Из Парижа пришло известие: Прудон за оскорбление главы правительства угодил в тюрьму Консьержери. Казалось, что вся идея издания газеты под его началом должна была теперь провалиться. Но Прудон не сдавался, действуя через Сазонова и Хоецкого, он не отставал от Герцена — будут деньги, будет и газета, а то, что он в тюрьме, не имеет значения.
Герцен долго колебался. И не потому, что ему было жалко денег, нет. Он плохо верил в будущее этой газеты, имеющей уже название "Voix du Peuple". Он боялся, что ее первый номер будет и последним, а залог попадет в Руки французских властей. Но Герцен оставался Герценом — он не мог не поддержать "демократическое начинание". Деньги были внесены. По договору с Прудоном за Герценом оставалось руководство всем иностранным отделом газеты, кроме того, он получал право печатать свои статьи по любым вопросам и приглашать в авторы людей, которых сам выберет. Герцен не обратил в то время внимания на то, что Прудон ставил перед газетой задачу, вряд ли совместимую со званием социалиста. "Задача не в том, — писал Прудон, — чтобы возбудить народ пафосом, а в том, чтобы разъяснить самой буржуазии ее настоящие интересы".

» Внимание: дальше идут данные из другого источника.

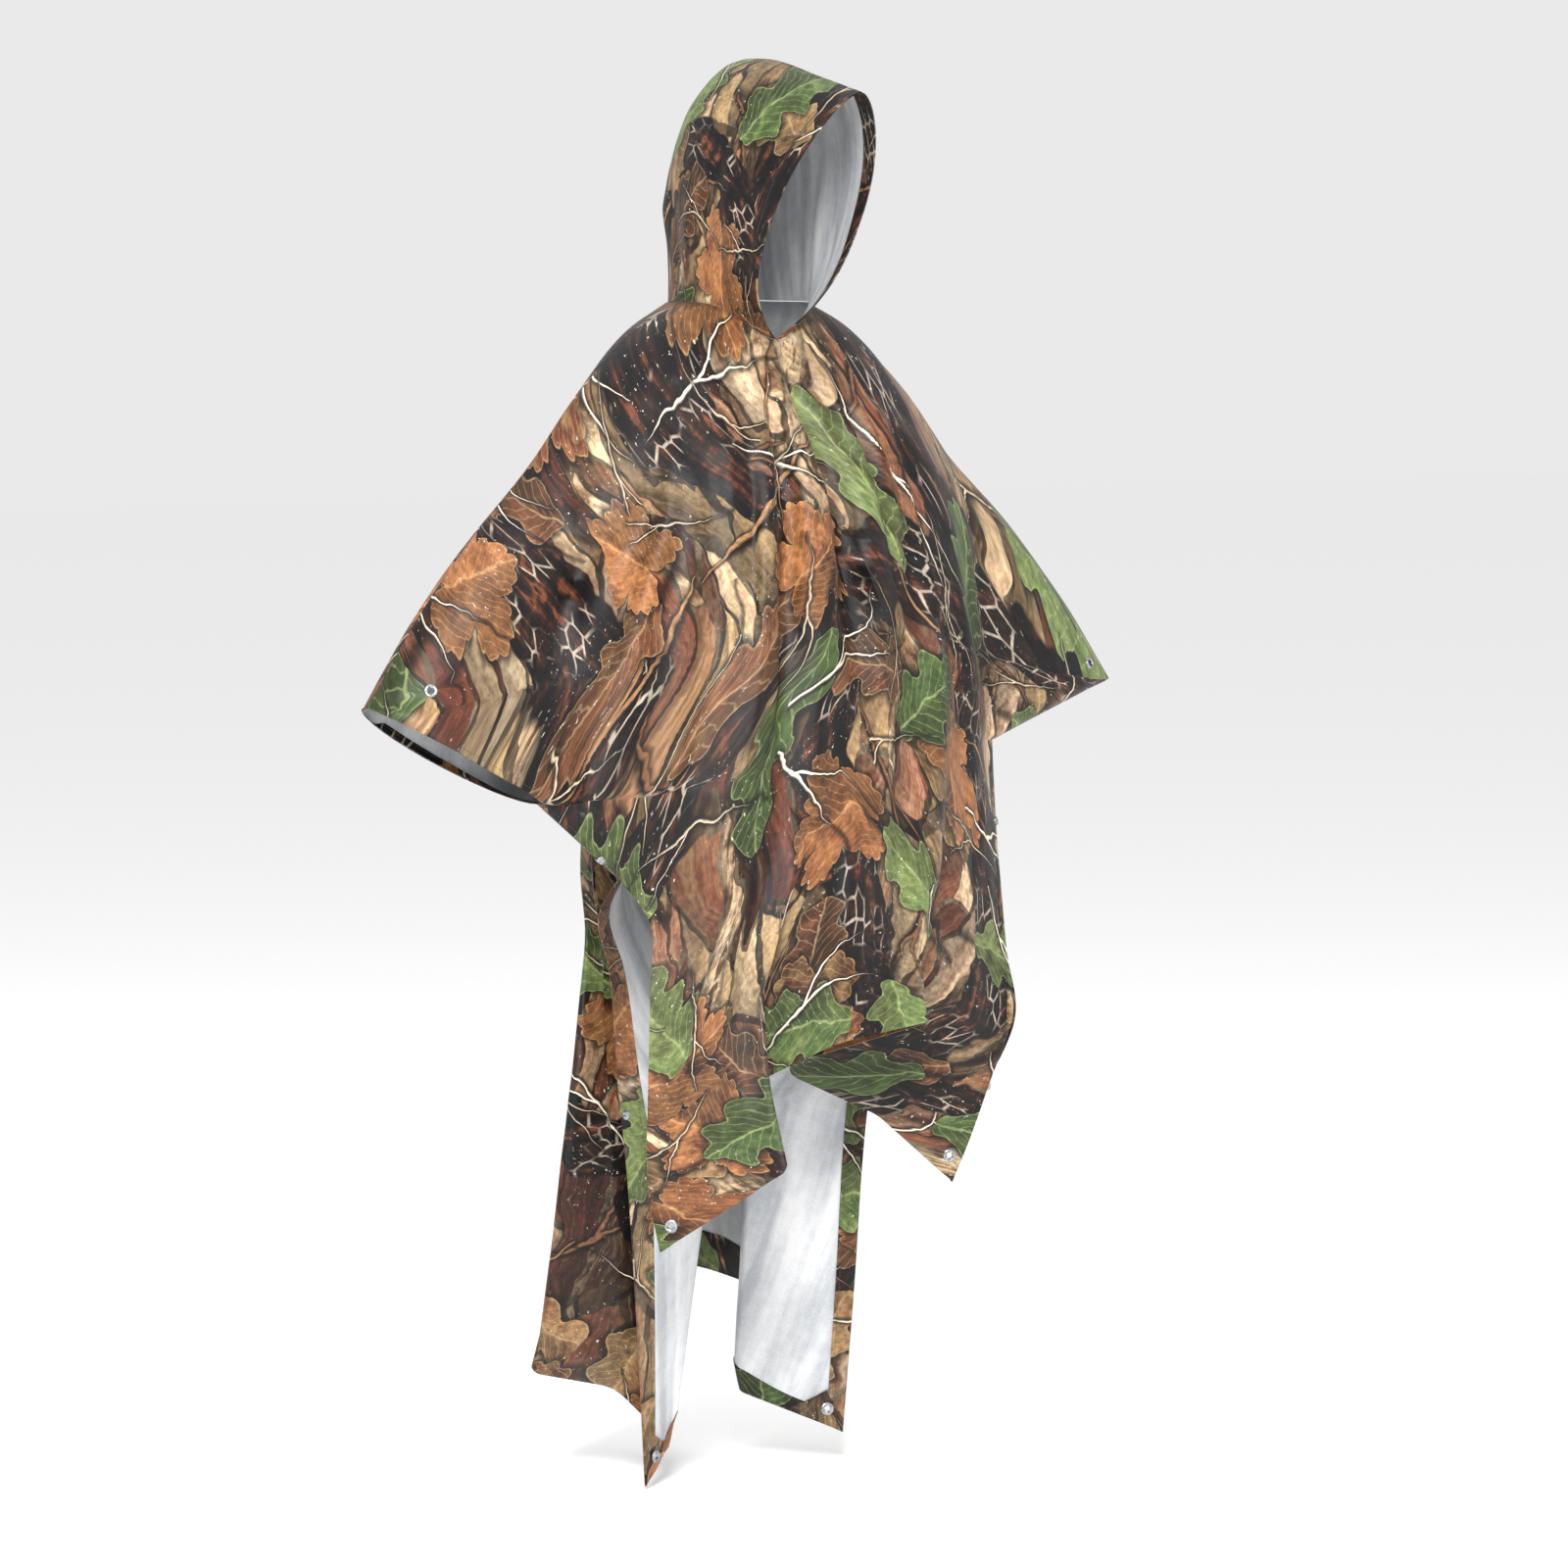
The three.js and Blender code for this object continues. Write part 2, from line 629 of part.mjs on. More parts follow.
// Turned hems on the inner face, along the bottom and up both sides to the top of the cuff
const hemNear = clothWall / 2 + hemGap;
const hemFar = hemNear + hemWall;
const patchNear = hemFar + seamGap;
const patchFar = patchNear + hemWall;
// Normals point forward on both panels, so the inner face is behind them on the front only
const inward = (panel, near, far) => (panel.forward < 0 ? [-near, -far] : [far, near]);
for (const panel of [front, back]) {
  const { grid, normals, lastRow, lastColumn } = panel;
  const stem = panel.name.replace("_panel", "");
  const layer = inward(panel, hemNear, hemFar);
  const bottom = gridWall(grid.slice(-2), normals.slice(-2), ...layer);
  addMesh(`${stem}_bottom_hem`, pierced(bottom), cloth(printColours.hem));
  for (const [side, start] of [["right", 0], ["left", lastColumn - 1]]) {
    const edge = start === 0 ? 0 : 1;
    const strip = (g) => g.slice(shoulderRows + 1, lastRow)
      .map((row) => row.slice(start, start + 2).map((p) => p.clone()));
    const points = strip(grid);
    const facing = strip(normals);
    for (let i = cuffRows; i <= seamEndRow - shoulderRows - 1; i++) {
      points[i][edge].lerp(points[i][1 - edge], seamInset);
      facing[i][edge].lerp(facing[i][1 - edge], seamInset).normalize();
    }
    const [above, end] = points.slice(-2);
    end.forEach((p, k) => p.lerp(above[k], 0.03));
    const wall = gridWall(points, facing, ...layer, strip(grid));
    addMesh(`${stem}_${side}_hem`, pierced(wall), cloth(printColours.hem));
  }
}

// A triangle of cloth over the hems in each corner
for (const { panel, side, name } of corners) {
  const { grid, normals, lastRow, lastColumn } = panel;
  const column = (k) => (side === "right" ? k : lastColumn - k);
  const spots = [[0, 0], [0, 1], [0, 2], [1, 0], [1, 1], [2, 0]];
  const pick = (g) => spots.map(([up, k]) => g[lastRow - up][column(k)]);
  let triangles = [[0, 1, 3], [1, 4, 3], [1, 2, 4], [3, 4, 5]];
  if (side === "left") triangles = triangles.map(([a, b, c]) => [a, c, b]);
  const wall = thicken(pick(grid), pick(normals), triangles, ...inward(panel, patchNear, patchFar));
  addMesh(`corner_patch_${name}`, pierced(wall), cloth(printColours.hem));
}

// Snaps on the side hems: a closed pair at the top of each side slit, seen as a cap
// on each panel, and an open pair further down
for (const { panel, side, name } of corners) {
  const column = side === "right" ? 0.5 : panel.lastColumn - 0.5;
  const capPlace = placeAt(panel, seamEndRow - 0.5, column);
  const cap = addMesh(`snap_cap_${name}`, snapGeometry(), steel());
  placeOn(cap, capPlace, clothWall / 2 + snapButton.clear);
  let openRow = seamEndRow;
  let drop = 0;
  while (drop < openSnapDrop) {
    drop += panel.grid[openRow][0].distanceTo(panel.grid[openRow + 1][0]);
    openRow += 1;
  }
  const place = placeAt(panel, openRow - 0.5, column);
  place.normal.negate();
  placeOn(addMesh(`snap_open_${name}`, snapGeometry(), steel()), place, hemFar + snapButton.clear);
}

// Half of the hood as ribs that run from its centre seam down to the neck line
function hoodGrid(sign) {
  const seam = curveThrough(hoodSeam);
  const half = (row) => row.filter((p) => sign * p.x >= 0).sort((a, b) => a.y - b.y);
  const neck = [...half(front.grid[0]), ...half(back.grid[0])];
  const grid = [];
  for (let i = 0; i <= hoodRibs; i++) {
    const along = i / hoodRibs;
    const top = seam.getPointAt(along);
    const foot = readRow(neck, along);
    foot.z += neckGap;
    const halfWidth = between(hoodWidths, "along", along, "half");
    const rib = [];
    for (let k = 0; k <= hoodSteps; k++) {
      const t = lerp(k / hoodSteps, (1 - Math.cos(Math.PI * k / hoodSteps)) / 2, 0.5);
      const out = halfWidth * Math.sin(Math.PI * Math.min(t, 0.5)) ** 0.6;
      const inTo = Math.max(0, 2 * t - 1) ** 3;
      const x = Math.max(lerp(out, sign * foot.x, inTo), seamGap / 2);
      rib.push(new THREE.Vector3(sign * x, lerp(top.y, foot.y, t), lerp(top.z, foot.z, t)));
    }
    grid.push(rib);
  }
  return grid;
}

for (const [side, sign] of [["right", -1], ["left", 1]]) {
  const grid = hoodGrid(sign);
  if (sign > 0) grid.forEach((rib) => rib.reverse());
  const seamStep = sign > 0 ? hoodSteps : 0;
  const normals = gridNormals(grid, (normal, i, k) => {
    if (k === hoodSteps - seamStep) normal.z = 0;
    if (k === seamStep || i === hoodRibs) normal.x = 0;
  });
  const wall = gridWall(grid, normals, clothWall / 2, -clothWall / 2);
  addMesh(`hood_${side}`, wall, cloth(printColours.hood));
  const hem = gridWall(grid.slice(0, 2), normals.slice(0, 2), -hemNear, -hemFar);
  addMesh(`hood_${side}_hem`, hem, cloth(printColours.hem));
}

export default poncho;
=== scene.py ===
import math
import bmesh
import bpy
import numpy as np
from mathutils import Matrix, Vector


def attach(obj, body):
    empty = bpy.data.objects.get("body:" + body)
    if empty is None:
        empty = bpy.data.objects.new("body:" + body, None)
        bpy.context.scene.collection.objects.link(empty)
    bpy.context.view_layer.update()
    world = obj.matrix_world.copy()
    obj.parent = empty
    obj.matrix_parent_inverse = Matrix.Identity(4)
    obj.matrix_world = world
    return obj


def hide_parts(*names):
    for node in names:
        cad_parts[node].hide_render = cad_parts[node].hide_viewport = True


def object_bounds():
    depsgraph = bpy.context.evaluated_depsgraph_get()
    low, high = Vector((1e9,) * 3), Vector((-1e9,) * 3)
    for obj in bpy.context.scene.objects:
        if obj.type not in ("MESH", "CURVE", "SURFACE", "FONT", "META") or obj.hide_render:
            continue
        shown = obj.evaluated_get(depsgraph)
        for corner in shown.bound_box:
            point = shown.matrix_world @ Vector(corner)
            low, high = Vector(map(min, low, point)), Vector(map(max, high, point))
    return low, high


# Rain poncho, worn with nobody in it. Metres, +Z up, the front faces -Y, the wearer's left is +X.
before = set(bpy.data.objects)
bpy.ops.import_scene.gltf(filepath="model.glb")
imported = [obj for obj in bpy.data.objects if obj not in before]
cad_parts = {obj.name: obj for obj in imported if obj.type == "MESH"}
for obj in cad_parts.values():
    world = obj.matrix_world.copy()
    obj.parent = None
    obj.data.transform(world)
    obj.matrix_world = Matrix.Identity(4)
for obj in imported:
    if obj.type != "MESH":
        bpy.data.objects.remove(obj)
cadBox = [list(corner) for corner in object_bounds()]
print("frame loaded,", len(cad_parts), "nodes")

# Camera, floor and light. The picture's width, the focal length and the drop to the middle are in pixels.
view = {
    "turn": math.radians(36), "distance": 9.0, "aside": 0.042, "height": 0.063,
    "pictureWidth": 1600, "focalLength": 7560, "dropToMiddle": 545, "sensor": 36,
}
studio = {
    "floorDrop": 0.004, "floorSize": 60, "floorColour": (0.99, 0.99, 0.99, 1), "skyColour": (1, 1, 1, 1),
    "skyPower": 0.82, "aim": (0, 0, -0.5),
    # Soft boxes at the front left, the front right and above: place, power, size
    "lights": {
        "keyLight": ((-3.6, -4.2, 2.6), 600, 1.8),
        "fillLight": ((3.8, -4.0, 0.6), 60, 4.0),
        "topLight": ((0.4, 0.6, 3.4), 60, 4.0),
    },
}


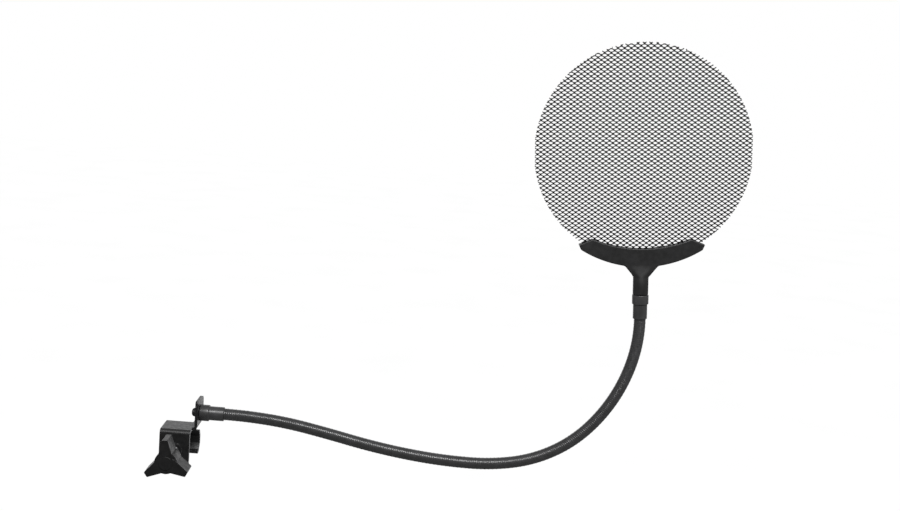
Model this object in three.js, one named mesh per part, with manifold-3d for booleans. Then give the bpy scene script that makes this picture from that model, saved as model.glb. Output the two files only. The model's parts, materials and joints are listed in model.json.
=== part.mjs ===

3 августа Герцены и Гервег отправились на прогулку в Монтре, поднялись на Dent de Jaman. Герцен назвал эту прогулку "14 часовым маршем", но остался доволен, так как "нигде нет газет, никто ничего не знает, горы, горы, дикая природа и чудные озера". Впоследствии эта прогулка стала для Натальи Александровны символичной, и. в письмах к Гервегу она часто рисовала упрощенный контур горы () — эмблему ее любви к Георгу, их духовного единения. Ей всегда помнилась идиллическая хижина в Карлетто. Она была настолько полна Гервегом, что, забывая обо всем, описывала буквально каждый его шаг, каждую смену настроений, и кому — Эмме Гервег, оставшейся в Париже, чем и пробудила в ней глухую ревность.
В конце августа Герцен и Гервег, теперь уже вдвоем, совершают многодневное путешествие в горы. По возвращении Наталья Александровна сообщает Эмме: "Они возвратились со своей экскурсии — обожженные солнцем, веселые и довольные, как дети, оба — милы до крайности". И добавляет при этом: "Право же, я иногда думаю, что общество и любовь этих двух людей могут превратить меня в совершенное существо". Развивая ту же мысль, она пишет Т.А. Астраковой: "Александр — что это за юная, свежая натура, светлый взгляд, светлое слово, живая жизнь… с ним держишься на такой вышине… в такой ширине, что все кажутся какими-то тяжелыми жуками, роющими землю". И о Гервеге: "изящнее, поэтичнее я не знаю натуры". А главное: "все мы так сжились — я не могу себе представить существование гармоничнее".
Радужная мечта, которую она принимала за действительность.
8 августа Герцен, надо полагать, прочел в "Revue de Geneve et Journal Suisse" сообщение о раскрытии в Петербурге "заговора" петрашевцев. Новость была тем более неожиданной, что из последних писем, в основном, Грановского и Астраковой, у Герцена сложилось впечатление: в России сейчас совершенно невозможны никакие заговоры, никакое сколько-нибудь видимое общественное движение. Герцен еще не знал того, что на следствии петрашевцы не раз упоминали его имя, не раз называли его статьи, "Письма" и, хотя и открещивались от них, говорили, что читали так, между прочим, но это была уловка подследственных. Герценовская пропаганда внушала социалистические идеалы, она будила новое поколение революционеров.